CRISTOFORO LANDINO (1424-1504) - a Florentine humanist, among the most renowed of his time, was entrusted the reading of poetry and rhetoric in the Studio of Florence in 1458. He very probably had to meet some hostility on the course of his didactic activity, and was contested by groups of his disciples, who would have rather preferred a "more up to date" tutor, whose teaching methods "had to be inspired to that severe rigorous philologic way, already prevailing on the empiricism of the old humanistic school" to which nostalgic Landino seemed to be excessively bound at.
He enjoyed however quite important honorary appointments, being Tutor at de' Medicis', Chancellor on the Guelph behalf, writer of Public Letters for the Governing Council.
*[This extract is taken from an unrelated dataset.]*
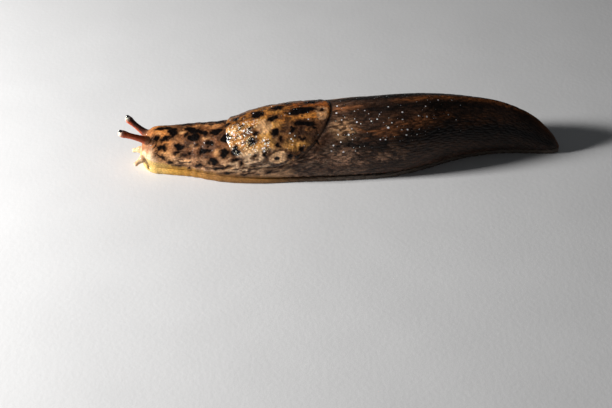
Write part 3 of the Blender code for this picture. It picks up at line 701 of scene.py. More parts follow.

Author of a Latin elegy collection, he particularly devoted himself to some "commentaries" dealing with the works of Virgil, Horace and Dante.
With Lorenzo de' Medici, he was a defender of the vulgar tongue dignity, and from his professorial chair he read Dante and Petrarca, being him the strongest upholder of the value of the Poet, in the Florence of the second 15th century. The "commentary" about the Comedy, which he exhibited as a manuscript to the Governing Council in 1481, with illustrations by Sandro Botticelli, (comprehensive of etchings, copper-plate engraving) mostly drawn up on previous comment schemes, is not esteemed as a work of primary weight by critics, for the rendering of the poem itself, but it represents a valid document on the refined culture of that time.